At the meeting, Clinton heard of the challenges faced by trade unionists in Cambodia and in particular the challenges of women workers and women union leaders. The discussion also focused on the enormous progress made by both Cambodia and the young, independent Cambodian labor movement over the last decade as well as the potential opportunities to advance both women s and workers rights under Cambodia’s prospective Trade Union law.
“Trade union rights in Cambodia were the dominant component of discussions,” the Solidarity Center’s Welsh told the Phnom Penh Post. “The U.S. delegation was clear that justice must be delivered for victims [of labor abuses].”
The Secretary pledged the continued support of the U.S. government to both the Cambodian independent trade union movement and the work of the Solidarity Center before delivering the closing address to the Lower Mekong Initiative on Women s Gender Equality and Empowerment.
In the address, Clinton commended the new trade union law, saying it “could be a model for the region. It would extend rights and protection to domestic workers. It would allow people to join unions. And if this law is passed and enforced, it will set a very strong standard for the rest of the region.”
She also emphasized the link between the promotion of trade union and worker rights with economic growth.

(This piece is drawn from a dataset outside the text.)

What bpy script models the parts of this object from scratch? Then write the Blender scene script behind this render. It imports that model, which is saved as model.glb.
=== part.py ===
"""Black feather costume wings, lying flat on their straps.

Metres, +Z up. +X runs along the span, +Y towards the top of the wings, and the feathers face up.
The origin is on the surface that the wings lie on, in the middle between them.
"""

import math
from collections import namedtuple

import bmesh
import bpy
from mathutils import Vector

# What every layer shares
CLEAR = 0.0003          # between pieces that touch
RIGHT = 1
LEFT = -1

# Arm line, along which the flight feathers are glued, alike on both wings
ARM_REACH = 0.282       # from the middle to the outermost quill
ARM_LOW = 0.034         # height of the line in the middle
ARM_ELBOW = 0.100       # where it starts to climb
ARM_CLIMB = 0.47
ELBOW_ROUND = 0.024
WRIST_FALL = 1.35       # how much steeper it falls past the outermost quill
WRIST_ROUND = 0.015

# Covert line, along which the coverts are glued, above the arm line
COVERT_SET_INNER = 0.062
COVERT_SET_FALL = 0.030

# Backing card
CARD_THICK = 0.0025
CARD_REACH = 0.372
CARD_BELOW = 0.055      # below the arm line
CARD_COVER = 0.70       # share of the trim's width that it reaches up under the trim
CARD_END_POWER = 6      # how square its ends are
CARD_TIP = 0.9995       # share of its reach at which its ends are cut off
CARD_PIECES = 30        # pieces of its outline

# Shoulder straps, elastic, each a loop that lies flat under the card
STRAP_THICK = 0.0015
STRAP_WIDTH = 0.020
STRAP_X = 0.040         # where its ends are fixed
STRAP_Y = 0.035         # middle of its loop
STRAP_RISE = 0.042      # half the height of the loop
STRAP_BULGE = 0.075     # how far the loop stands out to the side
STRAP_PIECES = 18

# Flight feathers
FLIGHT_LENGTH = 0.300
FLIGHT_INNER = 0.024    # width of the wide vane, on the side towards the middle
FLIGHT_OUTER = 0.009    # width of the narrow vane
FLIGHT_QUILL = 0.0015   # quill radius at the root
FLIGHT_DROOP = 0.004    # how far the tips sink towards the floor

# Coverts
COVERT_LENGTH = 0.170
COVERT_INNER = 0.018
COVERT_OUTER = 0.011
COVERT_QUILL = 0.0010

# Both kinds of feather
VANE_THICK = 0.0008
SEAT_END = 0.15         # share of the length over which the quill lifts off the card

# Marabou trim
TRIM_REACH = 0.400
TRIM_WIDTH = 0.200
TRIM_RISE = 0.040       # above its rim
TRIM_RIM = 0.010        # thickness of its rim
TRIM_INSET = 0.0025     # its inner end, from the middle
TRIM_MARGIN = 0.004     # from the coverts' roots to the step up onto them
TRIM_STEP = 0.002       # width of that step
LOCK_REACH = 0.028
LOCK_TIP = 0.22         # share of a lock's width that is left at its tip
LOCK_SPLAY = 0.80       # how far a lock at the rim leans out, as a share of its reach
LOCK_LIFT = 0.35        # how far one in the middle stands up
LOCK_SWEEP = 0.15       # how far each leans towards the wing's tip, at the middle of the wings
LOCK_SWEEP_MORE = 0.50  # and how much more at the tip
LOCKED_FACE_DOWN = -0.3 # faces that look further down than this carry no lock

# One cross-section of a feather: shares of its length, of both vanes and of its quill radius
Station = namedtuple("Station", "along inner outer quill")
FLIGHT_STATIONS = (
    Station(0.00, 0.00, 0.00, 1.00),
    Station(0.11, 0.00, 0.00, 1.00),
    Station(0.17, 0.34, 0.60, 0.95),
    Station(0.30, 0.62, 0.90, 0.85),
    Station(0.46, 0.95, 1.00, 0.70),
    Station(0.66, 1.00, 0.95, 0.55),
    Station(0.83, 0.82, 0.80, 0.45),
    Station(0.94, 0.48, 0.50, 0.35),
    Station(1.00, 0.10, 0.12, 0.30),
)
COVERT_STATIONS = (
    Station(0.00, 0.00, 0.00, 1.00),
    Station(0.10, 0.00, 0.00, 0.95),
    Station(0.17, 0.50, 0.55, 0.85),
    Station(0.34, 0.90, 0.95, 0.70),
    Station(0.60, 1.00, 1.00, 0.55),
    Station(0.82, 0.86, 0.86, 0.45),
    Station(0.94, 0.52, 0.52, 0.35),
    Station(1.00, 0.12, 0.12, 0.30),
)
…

“The international community and international law recognize that workers everywhere, regardless of income or status, are entitled to certain universal rights, including the right to form and join a union and to bargain collectively. Child labor, forced labor, discrimination based on gender, race, ethnicity, religion, or other factors, should be universally prohibited,” she said in a speech following the meeting. “So defending these labor rights and improving working conditions is a smart economic investment, but it’s also a very important value.”